## YOUR INSTRUCTIONS
Retype each line of the listing below, from the first through the one holding "lug_wall_foot_drop = 370.0", with no other lines.

Start of RECORDS PROVIDED

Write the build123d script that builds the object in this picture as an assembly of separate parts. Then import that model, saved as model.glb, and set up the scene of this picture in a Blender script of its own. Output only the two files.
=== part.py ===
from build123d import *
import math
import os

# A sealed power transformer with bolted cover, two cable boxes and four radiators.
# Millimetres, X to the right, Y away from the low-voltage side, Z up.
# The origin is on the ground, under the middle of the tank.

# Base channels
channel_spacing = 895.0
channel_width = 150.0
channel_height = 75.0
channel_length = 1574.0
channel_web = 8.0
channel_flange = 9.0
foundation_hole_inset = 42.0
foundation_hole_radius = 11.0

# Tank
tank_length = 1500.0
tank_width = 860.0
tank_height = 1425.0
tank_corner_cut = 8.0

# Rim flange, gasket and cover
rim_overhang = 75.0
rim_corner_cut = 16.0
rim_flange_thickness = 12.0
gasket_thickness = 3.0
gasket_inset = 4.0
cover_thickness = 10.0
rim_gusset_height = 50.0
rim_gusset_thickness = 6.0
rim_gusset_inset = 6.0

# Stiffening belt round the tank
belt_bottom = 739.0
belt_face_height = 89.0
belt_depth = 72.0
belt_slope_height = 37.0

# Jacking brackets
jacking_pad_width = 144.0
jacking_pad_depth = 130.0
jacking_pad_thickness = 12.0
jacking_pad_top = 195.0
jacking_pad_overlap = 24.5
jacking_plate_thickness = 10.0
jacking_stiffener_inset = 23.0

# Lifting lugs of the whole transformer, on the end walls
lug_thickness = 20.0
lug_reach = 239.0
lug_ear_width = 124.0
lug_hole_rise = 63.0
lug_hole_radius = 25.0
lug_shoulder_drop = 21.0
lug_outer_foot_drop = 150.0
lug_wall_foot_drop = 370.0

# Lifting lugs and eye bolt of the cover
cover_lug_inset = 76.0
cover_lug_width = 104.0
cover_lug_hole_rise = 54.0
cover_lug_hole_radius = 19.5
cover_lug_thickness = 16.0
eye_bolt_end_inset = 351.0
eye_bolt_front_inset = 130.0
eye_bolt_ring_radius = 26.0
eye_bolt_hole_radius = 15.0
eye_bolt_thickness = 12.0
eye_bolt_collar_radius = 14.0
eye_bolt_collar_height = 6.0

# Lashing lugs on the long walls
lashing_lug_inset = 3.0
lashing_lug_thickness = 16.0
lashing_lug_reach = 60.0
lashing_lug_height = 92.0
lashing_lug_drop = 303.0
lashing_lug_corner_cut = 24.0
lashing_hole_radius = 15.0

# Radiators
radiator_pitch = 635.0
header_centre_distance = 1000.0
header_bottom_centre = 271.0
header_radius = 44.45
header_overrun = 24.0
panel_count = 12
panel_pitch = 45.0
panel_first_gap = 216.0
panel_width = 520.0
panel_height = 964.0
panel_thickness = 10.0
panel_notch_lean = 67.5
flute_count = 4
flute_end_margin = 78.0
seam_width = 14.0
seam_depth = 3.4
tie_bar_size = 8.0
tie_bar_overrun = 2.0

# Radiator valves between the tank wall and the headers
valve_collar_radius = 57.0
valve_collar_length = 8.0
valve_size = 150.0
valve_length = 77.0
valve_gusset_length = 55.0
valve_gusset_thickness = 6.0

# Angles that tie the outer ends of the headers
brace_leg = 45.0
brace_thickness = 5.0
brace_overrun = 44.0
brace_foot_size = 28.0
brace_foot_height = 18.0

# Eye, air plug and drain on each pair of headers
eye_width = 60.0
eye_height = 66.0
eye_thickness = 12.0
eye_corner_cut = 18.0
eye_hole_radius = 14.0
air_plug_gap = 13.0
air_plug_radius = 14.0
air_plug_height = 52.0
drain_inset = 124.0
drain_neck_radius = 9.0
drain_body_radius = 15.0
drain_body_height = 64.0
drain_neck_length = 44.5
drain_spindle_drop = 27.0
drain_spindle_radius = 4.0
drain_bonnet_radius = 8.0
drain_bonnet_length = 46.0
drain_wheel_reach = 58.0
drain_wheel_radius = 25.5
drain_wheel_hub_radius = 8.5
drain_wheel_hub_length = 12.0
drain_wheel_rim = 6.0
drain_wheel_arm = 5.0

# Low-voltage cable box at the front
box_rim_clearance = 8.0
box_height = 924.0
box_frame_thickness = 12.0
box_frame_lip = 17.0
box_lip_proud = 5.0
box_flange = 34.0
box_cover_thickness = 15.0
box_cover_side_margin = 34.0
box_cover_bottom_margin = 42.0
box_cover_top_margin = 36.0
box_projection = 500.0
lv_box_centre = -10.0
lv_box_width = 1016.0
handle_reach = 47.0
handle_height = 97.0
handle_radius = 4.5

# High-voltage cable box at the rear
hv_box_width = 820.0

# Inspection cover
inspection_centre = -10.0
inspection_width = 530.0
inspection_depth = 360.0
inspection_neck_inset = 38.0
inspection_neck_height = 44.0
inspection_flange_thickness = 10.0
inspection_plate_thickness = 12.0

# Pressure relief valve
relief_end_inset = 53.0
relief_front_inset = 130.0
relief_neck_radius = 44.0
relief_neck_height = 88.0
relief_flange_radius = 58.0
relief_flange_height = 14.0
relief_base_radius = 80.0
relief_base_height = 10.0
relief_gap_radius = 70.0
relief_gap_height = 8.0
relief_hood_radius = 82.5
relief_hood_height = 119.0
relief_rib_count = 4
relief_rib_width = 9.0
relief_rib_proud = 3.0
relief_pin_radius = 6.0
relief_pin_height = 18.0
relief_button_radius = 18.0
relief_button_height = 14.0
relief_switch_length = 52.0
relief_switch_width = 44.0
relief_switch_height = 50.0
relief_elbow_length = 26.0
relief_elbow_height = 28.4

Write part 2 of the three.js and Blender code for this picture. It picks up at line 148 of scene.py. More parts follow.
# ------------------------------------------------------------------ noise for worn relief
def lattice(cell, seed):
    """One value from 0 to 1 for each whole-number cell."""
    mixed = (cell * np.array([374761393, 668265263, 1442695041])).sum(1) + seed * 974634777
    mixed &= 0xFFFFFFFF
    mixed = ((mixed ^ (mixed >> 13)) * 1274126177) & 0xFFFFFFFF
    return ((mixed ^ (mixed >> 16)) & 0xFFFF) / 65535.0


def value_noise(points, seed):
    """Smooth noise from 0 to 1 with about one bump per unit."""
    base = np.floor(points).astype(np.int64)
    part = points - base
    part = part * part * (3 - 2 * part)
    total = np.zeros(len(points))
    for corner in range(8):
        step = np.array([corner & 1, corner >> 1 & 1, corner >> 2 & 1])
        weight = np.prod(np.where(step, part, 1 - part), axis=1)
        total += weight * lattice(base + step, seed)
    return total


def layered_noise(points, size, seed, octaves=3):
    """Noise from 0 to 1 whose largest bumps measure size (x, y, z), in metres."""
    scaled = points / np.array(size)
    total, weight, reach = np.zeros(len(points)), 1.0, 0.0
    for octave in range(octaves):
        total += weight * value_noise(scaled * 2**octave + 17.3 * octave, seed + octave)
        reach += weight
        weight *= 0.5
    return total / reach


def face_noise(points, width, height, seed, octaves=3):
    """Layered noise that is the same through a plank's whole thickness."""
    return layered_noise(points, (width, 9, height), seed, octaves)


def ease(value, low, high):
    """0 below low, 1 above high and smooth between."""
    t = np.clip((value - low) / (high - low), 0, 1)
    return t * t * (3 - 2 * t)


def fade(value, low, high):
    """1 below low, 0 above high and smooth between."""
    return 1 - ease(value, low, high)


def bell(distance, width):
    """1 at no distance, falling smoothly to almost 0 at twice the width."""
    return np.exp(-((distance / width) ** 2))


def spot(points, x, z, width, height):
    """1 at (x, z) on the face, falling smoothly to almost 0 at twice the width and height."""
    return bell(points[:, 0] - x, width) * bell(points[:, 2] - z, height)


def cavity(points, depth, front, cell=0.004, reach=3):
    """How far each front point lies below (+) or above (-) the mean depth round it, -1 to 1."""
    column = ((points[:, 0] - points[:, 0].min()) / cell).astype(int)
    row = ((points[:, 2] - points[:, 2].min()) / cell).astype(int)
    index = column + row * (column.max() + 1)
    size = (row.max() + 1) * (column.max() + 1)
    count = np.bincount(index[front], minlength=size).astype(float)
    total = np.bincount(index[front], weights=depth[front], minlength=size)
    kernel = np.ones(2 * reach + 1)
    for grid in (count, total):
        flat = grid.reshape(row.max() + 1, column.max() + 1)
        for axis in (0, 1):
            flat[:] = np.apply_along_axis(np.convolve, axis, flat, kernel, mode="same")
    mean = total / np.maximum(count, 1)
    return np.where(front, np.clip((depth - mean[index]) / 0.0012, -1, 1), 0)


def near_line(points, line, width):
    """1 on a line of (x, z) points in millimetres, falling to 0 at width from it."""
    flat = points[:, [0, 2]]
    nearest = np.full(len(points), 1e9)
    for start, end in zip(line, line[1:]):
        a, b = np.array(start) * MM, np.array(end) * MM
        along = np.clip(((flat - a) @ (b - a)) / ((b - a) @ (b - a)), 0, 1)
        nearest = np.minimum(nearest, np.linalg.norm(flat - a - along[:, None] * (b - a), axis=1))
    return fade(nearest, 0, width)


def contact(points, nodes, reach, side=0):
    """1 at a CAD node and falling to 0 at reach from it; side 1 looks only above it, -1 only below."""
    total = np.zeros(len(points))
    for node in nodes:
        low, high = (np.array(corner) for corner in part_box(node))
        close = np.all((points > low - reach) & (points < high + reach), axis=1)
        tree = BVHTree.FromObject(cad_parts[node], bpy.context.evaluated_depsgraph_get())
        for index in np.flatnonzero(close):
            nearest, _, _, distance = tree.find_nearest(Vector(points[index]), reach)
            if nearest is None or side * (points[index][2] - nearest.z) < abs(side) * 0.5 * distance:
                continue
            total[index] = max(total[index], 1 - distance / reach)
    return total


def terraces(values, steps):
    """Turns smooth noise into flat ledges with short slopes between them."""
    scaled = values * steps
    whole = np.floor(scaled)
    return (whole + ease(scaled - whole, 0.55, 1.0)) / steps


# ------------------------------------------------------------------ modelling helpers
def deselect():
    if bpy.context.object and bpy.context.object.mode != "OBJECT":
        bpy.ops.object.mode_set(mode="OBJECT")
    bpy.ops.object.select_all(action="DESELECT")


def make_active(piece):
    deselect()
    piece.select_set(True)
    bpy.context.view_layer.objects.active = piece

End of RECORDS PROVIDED

## WORKED SOLUTION
Write the build123d script that builds the object in this picture as an assembly of separate parts. Then import that model, saved as model.glb, and set up the scene of this picture in a Blender script of its own. Output only the two files.
=== part.py ===
from build123d import *
import math
import os

# A sealed power transformer with bolted cover, two cable boxes and four radiators.
# Millimetres, X to the right, Y away from the low-voltage side, Z up.
# The origin is on the ground, under the middle of the tank.

# Base channels
channel_spacing = 895.0
channel_width = 150.0
channel_height = 75.0
channel_length = 1574.0
channel_web = 8.0
channel_flange = 9.0
foundation_hole_inset = 42.0
foundation_hole_radius = 11.0

# Tank
tank_length = 1500.0
tank_width = 860.0
tank_height = 1425.0
tank_corner_cut = 8.0

# Rim flange, gasket and cover
rim_overhang = 75.0
rim_corner_cut = 16.0
rim_flange_thickness = 12.0
gasket_thickness = 3.0
gasket_inset = 4.0
cover_thickness = 10.0
rim_gusset_height = 50.0
rim_gusset_thickness = 6.0
rim_gusset_inset = 6.0

# Stiffening belt round the tank
belt_bottom = 739.0
belt_face_height = 89.0
belt_depth = 72.0
belt_slope_height = 37.0

# Jacking brackets
jacking_pad_width = 144.0
jacking_pad_depth = 130.0
jacking_pad_thickness = 12.0
jacking_pad_top = 195.0
jacking_pad_overlap = 24.5
jacking_plate_thickness = 10.0
jacking_stiffener_inset = 23.0

# Lifting lugs of the whole transformer, on the end walls
lug_thickness = 20.0
lug_reach = 239.0
lug_ear_width = 124.0
lug_hole_rise = 63.0
lug_hole_radius = 25.0
lug_shoulder_drop = 21.0
lug_outer_foot_drop = 150.0
lug_wall_foot_drop = 370.0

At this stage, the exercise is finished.